- O Globo
A metáfora banaliza as tragédias do passado
Comunista! Ditador! Genocídio! Fascismo!
À direita e à esquerda, atiradas ao vento, saraivadas de palavras esvaziam os conceitos. A linguagem importa — e sua deterioração assinala um declínio.
Ninguém, entre pessoas sãs, dá atenção ao vício olavo-bolsonarista de classificar como “comunista” qualquer voz crítica, de nacionalistas de esquerda, social-democratas, centristas, conservadores ou aliados de ontem. Nas redes de insultos de um governo que sustenta um “gabinete do ódio” com recursos públicos, até Moro já figura entre os devotos de Lenin. Mas a paisagem é outra, quando a palavra emana de quem não pertence à seita de malcriados instalada no Planalto.
“Ditador” é o rótulo que Eduardo Moreira, líder do movimento “Somos 70%”, aplicou sobre a imagem de Jair Bolsonaro. Moreira era uma criança no outono da ditadura militar. Contudo, engenheiro, investidor, ex-sócio do Pactual, não tem álibi para proferir bobagens. O presidente, eleito democraticamente, sonha com a restauração do AI-5 mas não consegue nomear um diretor da PF ou ocultar as estatísticas da pandemia. Se fosse ditador, o manifesto do “Somos 70%” não seria publicado e seu articulador estaria preso.
Moreira pertence à era das redes sociais, um tempo de destruição em massa do sentido das palavras. Escreva poucos caracteres, simplifique o raciocínio, não use adversativas, provoque impacto. A receita do Face ou do Twitter tem efeito anestésico: mobiliza as redes, enquanto entorpece a sociedade. Se ditadura é isso, por que trocar o teclado pela rua?
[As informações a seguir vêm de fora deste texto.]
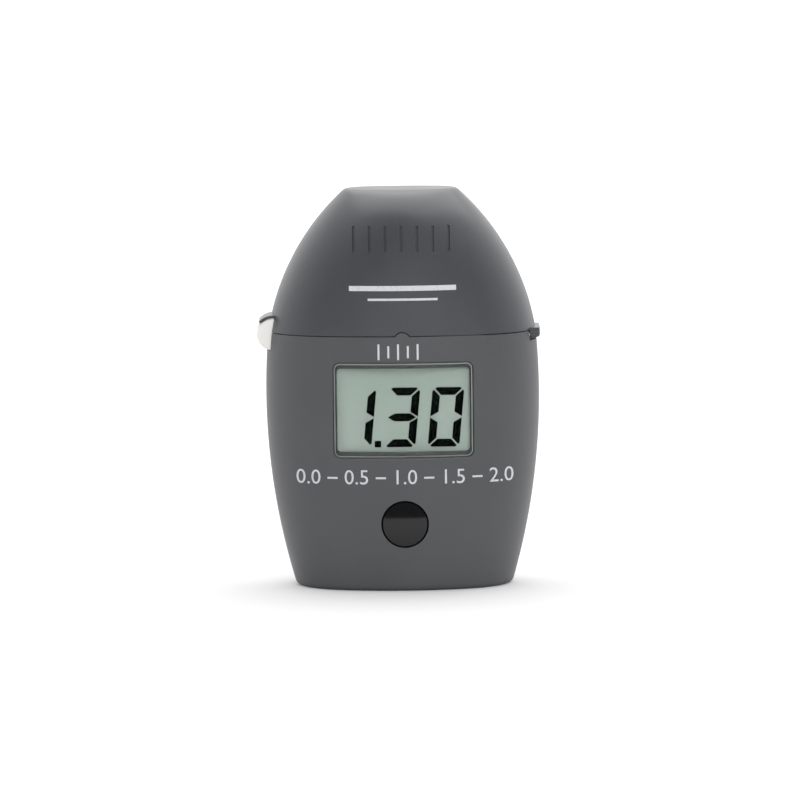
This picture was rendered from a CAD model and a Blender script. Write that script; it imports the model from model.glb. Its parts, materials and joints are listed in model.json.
"""Looks for the handheld colorimeter: materials, printed marks, studio and camera."""

import json
from math import radians

import bpy
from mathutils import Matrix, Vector


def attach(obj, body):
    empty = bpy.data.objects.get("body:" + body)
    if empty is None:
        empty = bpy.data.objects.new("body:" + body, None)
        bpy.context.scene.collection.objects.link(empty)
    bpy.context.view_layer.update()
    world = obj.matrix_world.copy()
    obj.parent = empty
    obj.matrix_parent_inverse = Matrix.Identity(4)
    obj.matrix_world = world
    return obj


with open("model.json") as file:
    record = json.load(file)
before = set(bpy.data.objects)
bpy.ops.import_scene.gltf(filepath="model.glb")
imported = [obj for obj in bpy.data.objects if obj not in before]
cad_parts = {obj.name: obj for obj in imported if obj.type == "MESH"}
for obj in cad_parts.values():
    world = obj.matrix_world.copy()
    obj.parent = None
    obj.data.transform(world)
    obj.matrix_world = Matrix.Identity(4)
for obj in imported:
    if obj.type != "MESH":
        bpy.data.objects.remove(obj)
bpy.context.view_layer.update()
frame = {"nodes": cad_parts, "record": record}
nodes = frame["nodes"]
MM = 0.001

# Sizes and places of the printed marks and the window's rim, in millimetres

# Number scale under the window, with a dash between two numbers
scale_x = 0.3
scale_z = 24.7
scale_count = 5
scale_step = 0.5
number_pitch = 10.4
number_size = 4.5
dash_length = 2.2
ink_line = 0.42

# Ticks above the window
ticks_x = -0.9
ticks_z = 51.9
tick_count = 5
tick_pitch = 2.1
long_tick = 3.4
short_tick = 2.6

# Stripes on the lid
stripe_x = 0.2
upper_stripe_z = 65.6
upper_stripe_size = (23.0, 1.1)
lower_stripe_z = 63.2
lower_stripe_size = (15.0, 0.5)

# Polished rim of the window
window_x = 0.1
window_z = 39.25
rim_width = 29.8
rim_height = 20.2
rim_corner = 1.3
rim_line = 0.26

# How flat marks are laid on: begun in front of the object, then pressed back onto it
mark_start_y = -30.0
mark_lift = 0.03
merge_distance = 0.002
facing_front = (radians(90), 0, 0)

# Button: how far behind its front face the polish ends, and the matt skirt begins
polish_depth = 0.6
skirt_depth = 0.9

# Studio, in metres. The floor's glow grows from the first distance to the second
white = (1, 1, 1, 1)
floor_size = 20.0
floor_color = (0.7, 0.7, 0.7)
glow_distances = (0.1, 1.3)
glow_strengths = (0.12, 0.58)
dim_front = 0.13
bright_back = 1.4

# Camera, in metres
camera_lens = 354.2
camera_stand = Vector((-0.0006, -1.7, 0.203))
camera_aim = Vector((-0.0006, 0.0, 0.0398))
camera_roll = radians(-0.65)


# Shader helpers

def make_material(name, color, roughness, **sockets):
    """A material with its even values set on the shader, given back with its tree and shader."""
    material = bpy.data.materials.new(name)
    material.use_nodes = True
    shader = material.node_tree.nodes["Principled BSDF"]
    shader.inputs["Base Color"].default_value = (*color, 1)
    shader.inputs["Roughness"].default_value = roughness
    for socket, value in sockets.items():
        shader.inputs[socket.replace("_", " ")].default_value = value
    return material, material.node_tree, shader


def object_place(tree):
    """Coordinates fixed to the object."""
    return tree.nodes.new("ShaderNodeTexCoord").outputs["Object"]


def object_noise(tree, scale, detail):
    """Noise fixed to the object."""
    noise = tree.nodes.new("ShaderNodeTexNoise")
    noise.inputs["Scale"].default_value = scale
    noise.inputs["Detail"].default_value = detail
    noise.inputs["Roughness"].default_value = 0.55
    tree.links.new(object_place(tree), noise.inputs["Vector"])
    return noise.outputs["Fac"]


def along(tree, vector, axis):
    """One coordinate of a vector."""
    split = tree.nodes.new("ShaderNodeSeparateXYZ")
    tree.links.new(vector, split.inputs["Vector"])
    return split.outputs[axis]


def combine(tree, operation, first, second):
    """Two values joined by one sum."""
    node = tree.nodes.new("ShaderNodeMath")
    node.operation = operation
    tree.links.new(first, node.inputs[0])
    tree.links.new(second, node.inputs[1])
    return node.outputs["Value"]


def value_range(tree, value, low, high, start=0.3, end=0.7):
    """A value between start and end, stretched to run from low to high."""
    node = tree.nodes.new("ShaderNodeMapRange")
    node.inputs["From Min"].default_value = start
    node.inputs["From Max"].default_value = end
    node.inputs["To Min"].default_value = low
    node.inputs["To Max"].default_value = high
    tree.links.new(value, node.inputs["Value"])
    return node.outputs["Result"]


def tint(tree, shader, value, stops, interpolation="LINEAR"):
    """Colour the shader by a value, through a ramp of two colours."""
    node = tree.nodes.new("ShaderNodeValToRGB")
    node.color_ramp.interpolation = interpolation
    for element, (place, color) in zip(node.color_ramp.elements, stops):
        element.position = place
        element.color = (*color, 1)
    tree.links.new(value, node.inputs["Fac"])
    tree.links.new(node.outputs["Color"], shader.inputs["Base Color"])


def vary_gloss(tree, shader, value, smooth, rough, **span):
    """Let the roughness follow a value."""
    roughness = value_range(tree, value, smooth, rough, **span)
    tree.links.new(roughness, shader.inputs["Roughness"])


def add_bump(tree, shader, height, distance, strength):
    """Small relief from a height value."""
    bump = tree.nodes.new("ShaderNodeBump")
    bump.inputs["Distance"].default_value = distance
    bump.inputs["Strength"].default_value = strength
    tree.links.new(height, bump.inputs["Height"])
    tree.links.new(bump.outputs["Normal"], shader.inputs["Normal"])


def shade(color, factor):
    """A colour made darker or lighter."""
    return tuple(channel * factor for channel in color)


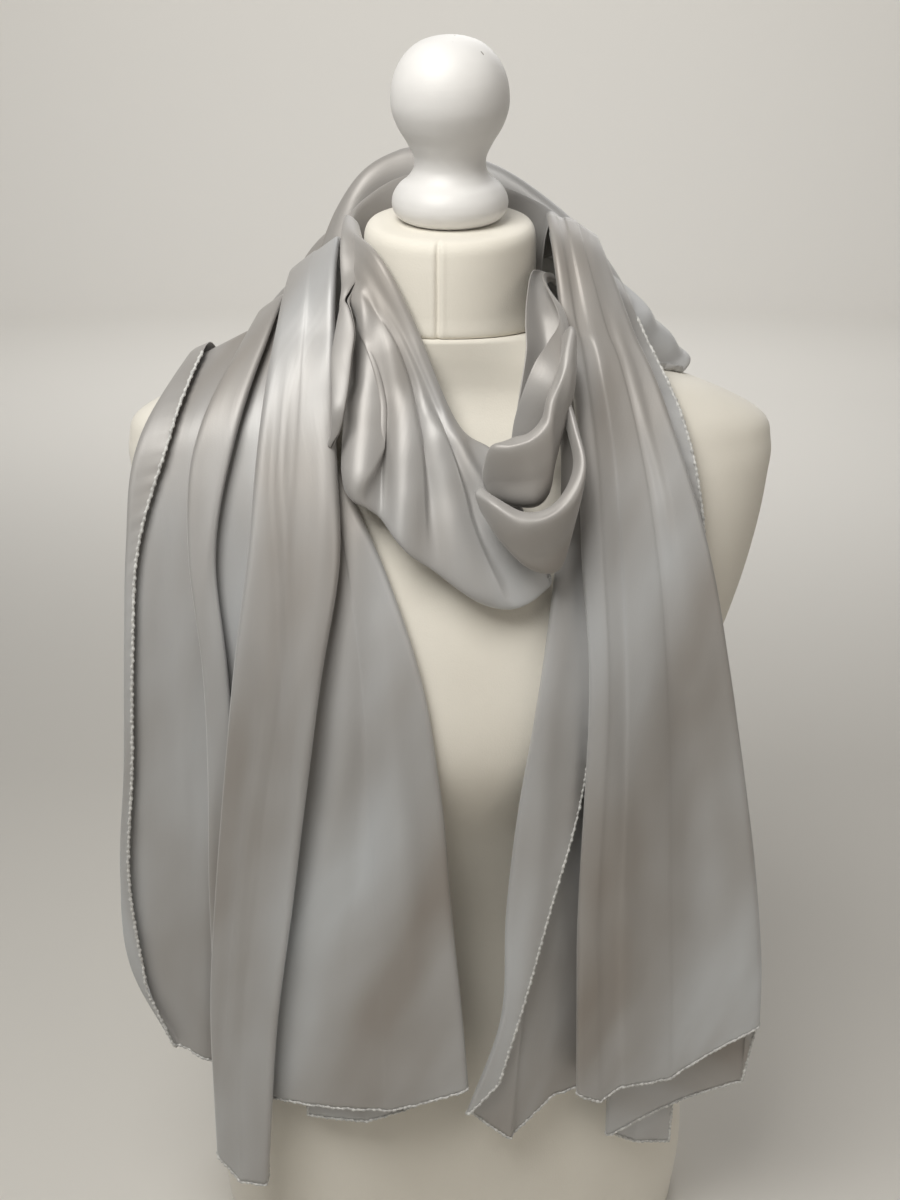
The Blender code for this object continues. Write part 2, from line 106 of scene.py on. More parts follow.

A denúncia de um “genocídio negro” veio à luz quatro décadas atrás, no título de um livro de Abdias do Nascimento. Genocídio é a eliminação física deliberada de uma população inteira. Raphael Lemkin, judeu polonês, criou o conceito em 1944, inscrevendo-o no direito internacional (https://bit.ly/3dUqQEG). Casos clássicos são o genocídio armênio (1915), o Holocausto (1941-45), e os do Camboja (1975-79) e de Ruanda (1994). No Brasil, os negros são vítimas de racismo e violências policiais cotidianas, não de genocídio. Prova? A população negra não foi exterminada, antes ou depois de Abdias, mas cresce em termos absolutos e relativos.
O “genocídio negro” entorpece, desviando o foco de crimes intoleráveis para um fantasma retórico. O mesmo se passa com a acusação ritualizada de que o governo pratica uma política genocida diante da pandemia. A negligência com a saúde pública deve ser qualificada como crime de responsabilidade, mas inexiste um plano exterminista. Se a palavra terrível colide com a realidade, por que acreditar na parte verdadeira do discurso dos que a manipulam?
A metáfora banaliza as tragédias do passado e converte as disputas do presente num teatro de sombras: a substituição do que ocorre de fato por espectros de uma outra história. “Fascismo”, acusação da moda, é uma ideia fora de lugar.
Na história, o fascismo é um movimento popular antiliberal. O líder fascista assalta o poder à frente de um movimento de massas, servindo-se de milícias armadas que, depois, serão dissolvidas. O regime fascista reorganiza a sociedade e a economia em bases corporativas, sob rígido comando estatal. O olavo-bolsonarismo, com seus punhados de ignorantes vestidos em camisas amarelas e as miragens ultraliberais de seu ministro da Economia, está tão distante do fascismo quanto o PT está do comunismo.
A esquerda que grita “fascismo!” é uma vítima intelectual da queda do Muro de Berlim. O evento rompeu sua tão invocada aliança com o Futuro, condenando-a a interpretar a história como eterna repetição. A armadilha faz sua linguagem coincidir com a dos Antifas, herdeiros dos grupos europeus de “ação direta” dos anos 1970, que identificam a democracia ao fascismo para combater a primeira.
A era das redes sociais instala uma ditadura da metáfora. Batizamos fenômenos novos com nomes antigos, não para decifrá-los, mas para produzir o efeito desejado na audiência. Na prática, a intenção não se realiza: cedo ou tarde, as pessoas descobrem que a palavra degradou-se em mero ruído.